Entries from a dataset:
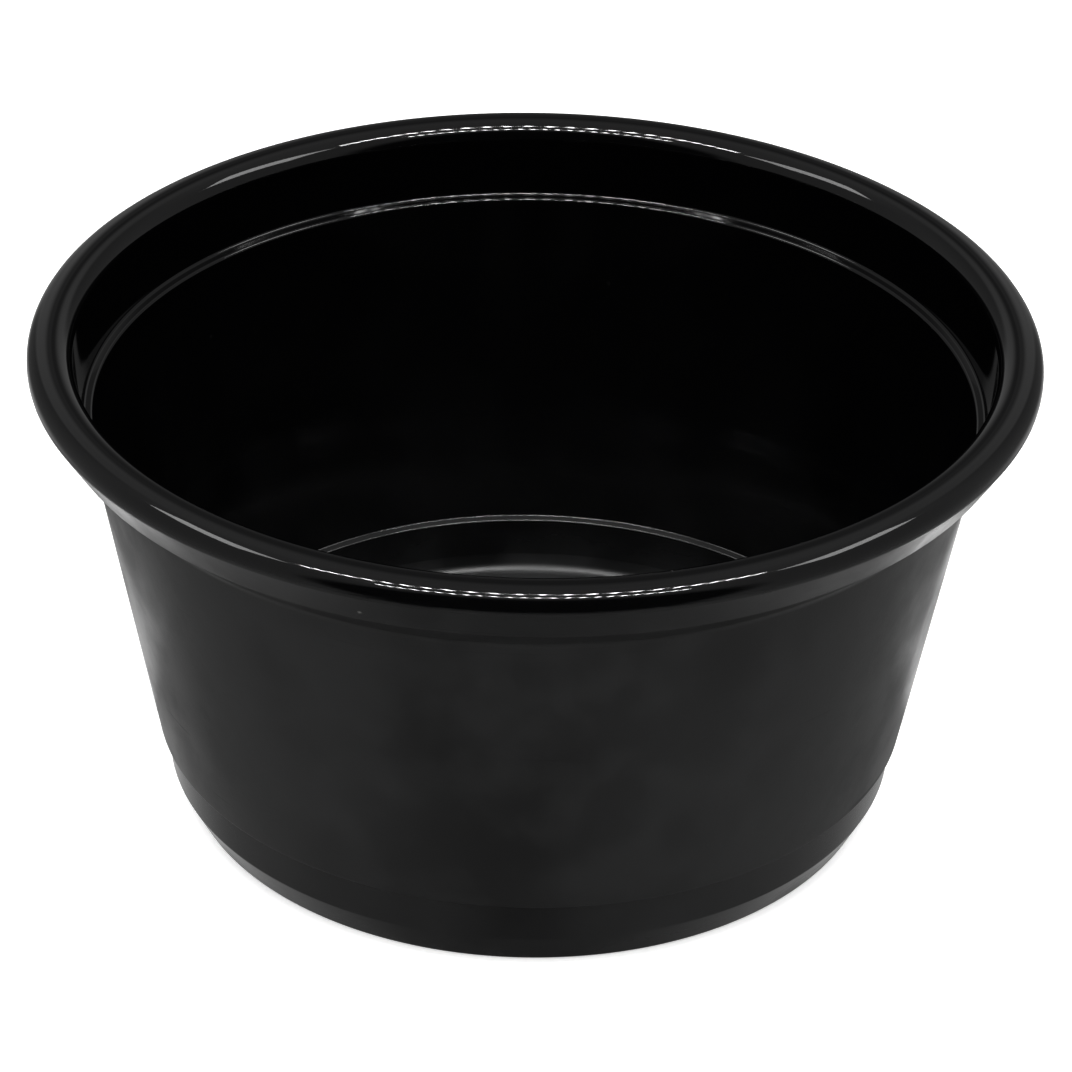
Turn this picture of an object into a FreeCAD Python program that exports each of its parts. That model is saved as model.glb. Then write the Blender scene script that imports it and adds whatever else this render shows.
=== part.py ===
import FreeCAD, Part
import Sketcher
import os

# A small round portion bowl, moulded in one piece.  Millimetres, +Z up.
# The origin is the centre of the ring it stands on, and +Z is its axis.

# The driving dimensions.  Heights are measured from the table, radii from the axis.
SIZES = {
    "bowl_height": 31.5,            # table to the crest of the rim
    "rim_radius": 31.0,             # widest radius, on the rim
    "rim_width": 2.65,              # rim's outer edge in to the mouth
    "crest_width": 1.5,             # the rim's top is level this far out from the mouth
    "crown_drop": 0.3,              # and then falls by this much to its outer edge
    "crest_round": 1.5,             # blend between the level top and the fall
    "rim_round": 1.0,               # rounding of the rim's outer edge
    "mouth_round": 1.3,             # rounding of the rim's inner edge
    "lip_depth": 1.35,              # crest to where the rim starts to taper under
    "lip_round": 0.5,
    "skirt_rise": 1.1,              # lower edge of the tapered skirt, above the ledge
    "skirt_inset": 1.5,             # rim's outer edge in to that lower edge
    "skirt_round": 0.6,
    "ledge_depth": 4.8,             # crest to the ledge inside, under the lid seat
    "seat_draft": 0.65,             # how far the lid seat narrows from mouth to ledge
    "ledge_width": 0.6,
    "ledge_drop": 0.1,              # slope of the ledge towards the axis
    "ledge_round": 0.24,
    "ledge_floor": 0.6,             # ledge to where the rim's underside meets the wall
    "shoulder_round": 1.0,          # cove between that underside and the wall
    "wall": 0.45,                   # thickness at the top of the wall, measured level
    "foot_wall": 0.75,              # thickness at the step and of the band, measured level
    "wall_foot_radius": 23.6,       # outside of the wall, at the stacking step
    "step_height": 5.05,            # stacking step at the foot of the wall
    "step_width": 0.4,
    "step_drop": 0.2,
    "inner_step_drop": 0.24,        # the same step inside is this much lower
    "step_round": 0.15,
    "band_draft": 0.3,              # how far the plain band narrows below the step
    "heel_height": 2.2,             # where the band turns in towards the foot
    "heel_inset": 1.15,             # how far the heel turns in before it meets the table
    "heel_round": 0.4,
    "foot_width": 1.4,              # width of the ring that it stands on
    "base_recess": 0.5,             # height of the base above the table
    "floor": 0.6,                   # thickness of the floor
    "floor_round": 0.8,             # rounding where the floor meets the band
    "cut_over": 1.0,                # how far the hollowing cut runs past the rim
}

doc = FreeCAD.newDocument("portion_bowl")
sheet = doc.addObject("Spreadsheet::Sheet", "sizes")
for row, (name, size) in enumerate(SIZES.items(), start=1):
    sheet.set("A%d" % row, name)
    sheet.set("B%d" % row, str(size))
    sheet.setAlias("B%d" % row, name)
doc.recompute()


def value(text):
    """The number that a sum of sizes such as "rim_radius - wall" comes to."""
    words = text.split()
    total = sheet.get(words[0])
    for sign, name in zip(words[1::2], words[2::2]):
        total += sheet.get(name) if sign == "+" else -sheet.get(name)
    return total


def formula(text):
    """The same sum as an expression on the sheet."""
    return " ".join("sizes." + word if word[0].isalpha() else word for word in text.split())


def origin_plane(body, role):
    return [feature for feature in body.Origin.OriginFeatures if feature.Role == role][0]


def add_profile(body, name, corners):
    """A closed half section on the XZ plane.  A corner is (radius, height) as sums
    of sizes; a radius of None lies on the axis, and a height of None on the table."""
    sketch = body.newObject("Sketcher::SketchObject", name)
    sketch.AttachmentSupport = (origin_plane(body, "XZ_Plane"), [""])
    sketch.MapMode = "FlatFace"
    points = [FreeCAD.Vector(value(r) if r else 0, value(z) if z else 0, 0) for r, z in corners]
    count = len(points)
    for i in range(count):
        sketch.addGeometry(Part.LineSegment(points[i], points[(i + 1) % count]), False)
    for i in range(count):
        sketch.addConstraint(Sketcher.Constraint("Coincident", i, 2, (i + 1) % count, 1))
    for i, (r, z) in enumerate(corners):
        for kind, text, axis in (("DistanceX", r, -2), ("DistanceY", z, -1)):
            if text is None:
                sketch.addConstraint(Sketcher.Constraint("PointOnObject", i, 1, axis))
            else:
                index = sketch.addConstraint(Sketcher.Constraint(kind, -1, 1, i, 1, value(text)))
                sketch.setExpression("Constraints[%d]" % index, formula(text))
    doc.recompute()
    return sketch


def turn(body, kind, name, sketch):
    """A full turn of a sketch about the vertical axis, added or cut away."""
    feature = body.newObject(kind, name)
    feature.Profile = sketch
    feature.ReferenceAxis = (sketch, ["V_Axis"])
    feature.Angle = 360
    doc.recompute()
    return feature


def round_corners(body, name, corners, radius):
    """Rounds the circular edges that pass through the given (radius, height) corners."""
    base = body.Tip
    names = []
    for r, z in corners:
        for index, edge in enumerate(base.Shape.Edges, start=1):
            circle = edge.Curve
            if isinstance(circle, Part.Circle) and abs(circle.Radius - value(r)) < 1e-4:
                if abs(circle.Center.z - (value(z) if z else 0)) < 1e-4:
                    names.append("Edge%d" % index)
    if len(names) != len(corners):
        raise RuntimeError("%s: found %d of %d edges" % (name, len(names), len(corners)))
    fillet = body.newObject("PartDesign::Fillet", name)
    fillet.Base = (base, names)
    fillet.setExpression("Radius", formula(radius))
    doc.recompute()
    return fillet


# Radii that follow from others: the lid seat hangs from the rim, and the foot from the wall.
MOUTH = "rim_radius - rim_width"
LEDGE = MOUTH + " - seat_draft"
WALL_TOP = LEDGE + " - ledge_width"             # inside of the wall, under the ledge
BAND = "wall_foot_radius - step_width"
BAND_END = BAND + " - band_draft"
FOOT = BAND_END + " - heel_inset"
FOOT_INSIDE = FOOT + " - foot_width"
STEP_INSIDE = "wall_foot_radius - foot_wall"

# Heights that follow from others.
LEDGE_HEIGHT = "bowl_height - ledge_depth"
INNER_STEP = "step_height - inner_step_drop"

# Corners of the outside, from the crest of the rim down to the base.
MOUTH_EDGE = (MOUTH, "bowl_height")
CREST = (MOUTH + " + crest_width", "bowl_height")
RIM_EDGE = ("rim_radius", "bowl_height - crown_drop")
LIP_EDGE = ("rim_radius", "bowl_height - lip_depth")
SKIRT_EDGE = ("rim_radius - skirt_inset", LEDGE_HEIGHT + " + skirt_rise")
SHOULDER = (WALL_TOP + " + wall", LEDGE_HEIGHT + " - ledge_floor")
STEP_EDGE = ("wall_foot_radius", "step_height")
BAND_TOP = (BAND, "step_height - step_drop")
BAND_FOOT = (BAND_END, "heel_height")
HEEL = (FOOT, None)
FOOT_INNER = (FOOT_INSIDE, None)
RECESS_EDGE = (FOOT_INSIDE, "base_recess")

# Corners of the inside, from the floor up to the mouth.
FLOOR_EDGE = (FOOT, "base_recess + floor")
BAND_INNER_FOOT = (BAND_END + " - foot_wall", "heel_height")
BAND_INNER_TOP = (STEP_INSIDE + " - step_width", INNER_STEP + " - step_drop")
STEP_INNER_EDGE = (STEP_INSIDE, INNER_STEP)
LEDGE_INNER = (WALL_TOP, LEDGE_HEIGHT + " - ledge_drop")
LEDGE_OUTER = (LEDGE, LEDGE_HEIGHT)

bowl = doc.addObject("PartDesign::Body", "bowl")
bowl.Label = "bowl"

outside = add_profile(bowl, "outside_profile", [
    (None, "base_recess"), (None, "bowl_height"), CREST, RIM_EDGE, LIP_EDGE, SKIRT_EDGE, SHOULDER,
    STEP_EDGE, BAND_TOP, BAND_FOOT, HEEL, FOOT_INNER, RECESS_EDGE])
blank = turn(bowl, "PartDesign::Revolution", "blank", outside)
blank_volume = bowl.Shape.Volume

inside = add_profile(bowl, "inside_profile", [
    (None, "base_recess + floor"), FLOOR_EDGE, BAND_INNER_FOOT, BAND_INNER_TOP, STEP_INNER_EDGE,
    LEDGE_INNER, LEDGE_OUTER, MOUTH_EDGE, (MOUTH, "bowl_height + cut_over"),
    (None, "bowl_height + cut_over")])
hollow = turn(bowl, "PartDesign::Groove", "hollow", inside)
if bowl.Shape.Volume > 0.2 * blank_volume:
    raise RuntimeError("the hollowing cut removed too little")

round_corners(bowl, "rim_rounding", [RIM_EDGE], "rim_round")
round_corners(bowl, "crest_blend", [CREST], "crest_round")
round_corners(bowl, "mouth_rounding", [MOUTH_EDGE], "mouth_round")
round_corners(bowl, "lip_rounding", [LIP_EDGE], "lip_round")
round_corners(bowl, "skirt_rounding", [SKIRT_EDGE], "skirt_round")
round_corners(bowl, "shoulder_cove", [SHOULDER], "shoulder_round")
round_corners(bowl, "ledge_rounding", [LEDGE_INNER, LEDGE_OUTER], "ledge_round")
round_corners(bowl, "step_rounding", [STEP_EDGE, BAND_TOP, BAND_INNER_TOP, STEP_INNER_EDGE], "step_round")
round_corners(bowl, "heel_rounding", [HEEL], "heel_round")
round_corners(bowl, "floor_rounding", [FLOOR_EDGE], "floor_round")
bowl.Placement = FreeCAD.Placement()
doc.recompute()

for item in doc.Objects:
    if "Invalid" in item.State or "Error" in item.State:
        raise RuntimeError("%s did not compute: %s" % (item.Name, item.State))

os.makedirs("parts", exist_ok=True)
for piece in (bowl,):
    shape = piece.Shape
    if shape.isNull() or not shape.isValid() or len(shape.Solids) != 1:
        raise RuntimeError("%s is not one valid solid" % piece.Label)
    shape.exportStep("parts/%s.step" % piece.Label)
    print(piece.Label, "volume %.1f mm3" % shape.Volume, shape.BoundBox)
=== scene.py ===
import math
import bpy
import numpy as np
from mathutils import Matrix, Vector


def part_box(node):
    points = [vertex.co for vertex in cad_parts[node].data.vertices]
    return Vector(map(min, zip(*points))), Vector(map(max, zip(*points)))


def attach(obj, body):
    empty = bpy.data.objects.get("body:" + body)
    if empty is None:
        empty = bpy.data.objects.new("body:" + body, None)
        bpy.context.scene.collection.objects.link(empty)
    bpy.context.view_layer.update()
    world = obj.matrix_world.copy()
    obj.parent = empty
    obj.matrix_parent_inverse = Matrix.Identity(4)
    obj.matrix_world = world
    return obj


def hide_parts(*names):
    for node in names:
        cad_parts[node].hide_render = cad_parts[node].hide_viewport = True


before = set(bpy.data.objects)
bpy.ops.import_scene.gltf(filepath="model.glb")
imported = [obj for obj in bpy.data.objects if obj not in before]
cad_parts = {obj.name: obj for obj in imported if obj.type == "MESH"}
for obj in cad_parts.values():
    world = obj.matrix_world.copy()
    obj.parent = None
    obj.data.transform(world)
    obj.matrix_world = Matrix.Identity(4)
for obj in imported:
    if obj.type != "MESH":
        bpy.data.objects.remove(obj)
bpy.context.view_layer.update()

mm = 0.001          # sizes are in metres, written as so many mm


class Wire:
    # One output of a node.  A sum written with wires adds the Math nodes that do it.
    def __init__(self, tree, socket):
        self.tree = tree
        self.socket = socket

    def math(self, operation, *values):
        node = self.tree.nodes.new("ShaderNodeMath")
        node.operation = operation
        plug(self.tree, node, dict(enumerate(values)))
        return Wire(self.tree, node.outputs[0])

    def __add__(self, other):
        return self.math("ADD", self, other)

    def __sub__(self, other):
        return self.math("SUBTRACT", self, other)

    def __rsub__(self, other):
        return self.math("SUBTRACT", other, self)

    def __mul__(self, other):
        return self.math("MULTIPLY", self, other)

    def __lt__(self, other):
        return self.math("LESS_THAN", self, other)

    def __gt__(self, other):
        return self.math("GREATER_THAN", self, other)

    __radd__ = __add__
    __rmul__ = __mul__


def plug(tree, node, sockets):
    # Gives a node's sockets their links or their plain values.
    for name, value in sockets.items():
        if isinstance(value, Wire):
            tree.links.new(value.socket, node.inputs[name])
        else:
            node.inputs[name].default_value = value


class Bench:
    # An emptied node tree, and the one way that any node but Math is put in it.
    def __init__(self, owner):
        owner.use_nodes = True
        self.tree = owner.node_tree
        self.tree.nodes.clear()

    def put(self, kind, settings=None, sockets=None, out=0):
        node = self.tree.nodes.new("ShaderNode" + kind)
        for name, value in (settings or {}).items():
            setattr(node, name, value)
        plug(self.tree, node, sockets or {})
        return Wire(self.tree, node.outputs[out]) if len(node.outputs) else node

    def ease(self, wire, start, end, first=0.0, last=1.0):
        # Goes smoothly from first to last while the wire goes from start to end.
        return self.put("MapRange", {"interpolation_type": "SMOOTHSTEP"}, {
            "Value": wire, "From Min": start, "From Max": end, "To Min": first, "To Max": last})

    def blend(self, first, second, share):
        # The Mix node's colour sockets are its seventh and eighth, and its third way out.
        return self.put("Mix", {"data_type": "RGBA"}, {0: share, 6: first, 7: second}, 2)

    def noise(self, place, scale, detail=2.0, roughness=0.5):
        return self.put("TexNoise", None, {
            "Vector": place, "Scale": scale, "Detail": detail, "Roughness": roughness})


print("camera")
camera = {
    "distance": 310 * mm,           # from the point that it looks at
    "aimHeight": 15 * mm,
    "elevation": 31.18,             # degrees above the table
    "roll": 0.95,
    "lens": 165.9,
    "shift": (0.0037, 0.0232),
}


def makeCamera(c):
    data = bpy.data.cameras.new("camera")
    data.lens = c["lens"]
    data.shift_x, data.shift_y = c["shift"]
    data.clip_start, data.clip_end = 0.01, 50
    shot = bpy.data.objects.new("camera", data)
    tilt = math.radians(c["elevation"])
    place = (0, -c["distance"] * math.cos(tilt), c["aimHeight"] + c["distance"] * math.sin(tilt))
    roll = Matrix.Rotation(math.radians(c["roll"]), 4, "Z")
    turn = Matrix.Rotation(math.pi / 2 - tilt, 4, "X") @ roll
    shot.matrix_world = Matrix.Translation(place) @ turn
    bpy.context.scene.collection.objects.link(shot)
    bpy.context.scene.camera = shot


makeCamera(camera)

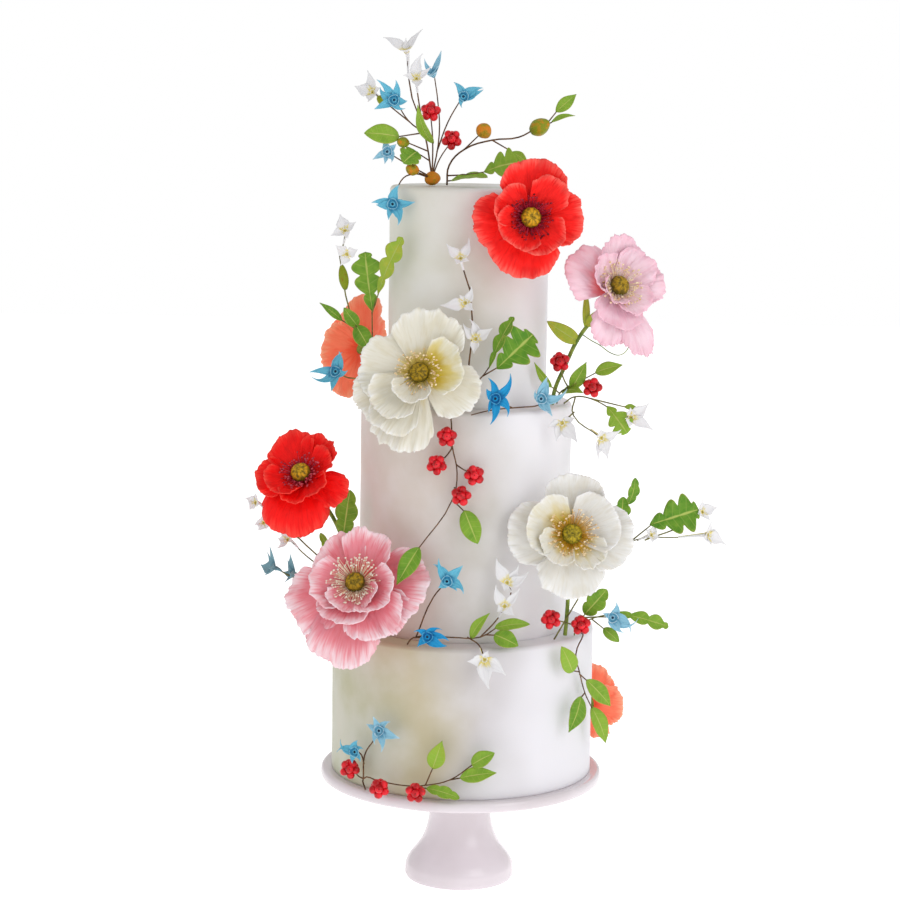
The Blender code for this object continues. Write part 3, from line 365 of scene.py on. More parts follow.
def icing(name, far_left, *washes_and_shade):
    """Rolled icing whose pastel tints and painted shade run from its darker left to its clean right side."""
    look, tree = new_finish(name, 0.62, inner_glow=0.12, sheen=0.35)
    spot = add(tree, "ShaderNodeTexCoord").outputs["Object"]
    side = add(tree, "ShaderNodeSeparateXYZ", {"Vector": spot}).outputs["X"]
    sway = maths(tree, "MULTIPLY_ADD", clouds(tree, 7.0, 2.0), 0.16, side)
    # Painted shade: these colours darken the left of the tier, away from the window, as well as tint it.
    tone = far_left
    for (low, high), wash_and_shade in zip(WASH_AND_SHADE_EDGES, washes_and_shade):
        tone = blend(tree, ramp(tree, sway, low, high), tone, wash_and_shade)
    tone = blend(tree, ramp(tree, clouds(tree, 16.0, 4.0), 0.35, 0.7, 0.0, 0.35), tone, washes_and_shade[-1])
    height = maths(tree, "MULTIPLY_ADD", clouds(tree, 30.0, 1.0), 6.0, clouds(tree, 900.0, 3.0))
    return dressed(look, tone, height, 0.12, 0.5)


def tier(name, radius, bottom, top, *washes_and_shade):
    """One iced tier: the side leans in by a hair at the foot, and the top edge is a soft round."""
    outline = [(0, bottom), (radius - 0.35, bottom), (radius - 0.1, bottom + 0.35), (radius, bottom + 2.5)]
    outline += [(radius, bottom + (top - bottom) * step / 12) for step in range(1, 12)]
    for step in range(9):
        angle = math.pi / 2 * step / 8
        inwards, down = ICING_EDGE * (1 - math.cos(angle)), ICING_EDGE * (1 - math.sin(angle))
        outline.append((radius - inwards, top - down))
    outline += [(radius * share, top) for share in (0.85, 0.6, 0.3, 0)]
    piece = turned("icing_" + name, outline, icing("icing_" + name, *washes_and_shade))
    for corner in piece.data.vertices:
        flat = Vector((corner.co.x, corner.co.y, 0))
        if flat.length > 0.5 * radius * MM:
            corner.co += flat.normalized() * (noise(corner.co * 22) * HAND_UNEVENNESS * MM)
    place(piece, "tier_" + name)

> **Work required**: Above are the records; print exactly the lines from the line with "for item in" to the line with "imported = [obj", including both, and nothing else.

> **The answer**:
for item in doc.Objects:
    if "Invalid" in item.State or "Error" in item.State:
        raise RuntimeError("%s did not compute: %s" % (item.Name, item.State))

os.makedirs("parts", exist_ok=True)
for piece in (bowl,):
    shape = piece.Shape
    if shape.isNull() or not shape.isValid() or len(shape.Solids) != 1:
        raise RuntimeError("%s is not one valid solid" % piece.Label)
    shape.exportStep("parts/%s.step" % piece.Label)
    print(piece.Label, "volume %.1f mm3" % shape.Volume, shape.BoundBox)
=== scene.py ===
import math
import bpy
import numpy as np
from mathutils import Matrix, Vector


def part_box(node):
    points = [vertex.co for vertex in cad_parts[node].data.vertices]
    return Vector(map(min, zip(*points))), Vector(map(max, zip(*points)))


def attach(obj, body):
    empty = bpy.data.objects.get("body:" + body)
    if empty is None:
        empty = bpy.data.objects.new("body:" + body, None)
        bpy.context.scene.collection.objects.link(empty)
    bpy.context.view_layer.update()
    world = obj.matrix_world.copy()
    obj.parent = empty
    obj.matrix_parent_inverse = Matrix.Identity(4)
    obj.matrix_world = world
    return obj


def hide_parts(*names):
    for node in names:
        cad_parts[node].hide_render = cad_parts[node].hide_viewport = True


before = set(bpy.data.objects)
bpy.ops.import_scene.gltf(filepath="model.glb")
imported = [obj for obj in bpy.data.objects if obj not in before]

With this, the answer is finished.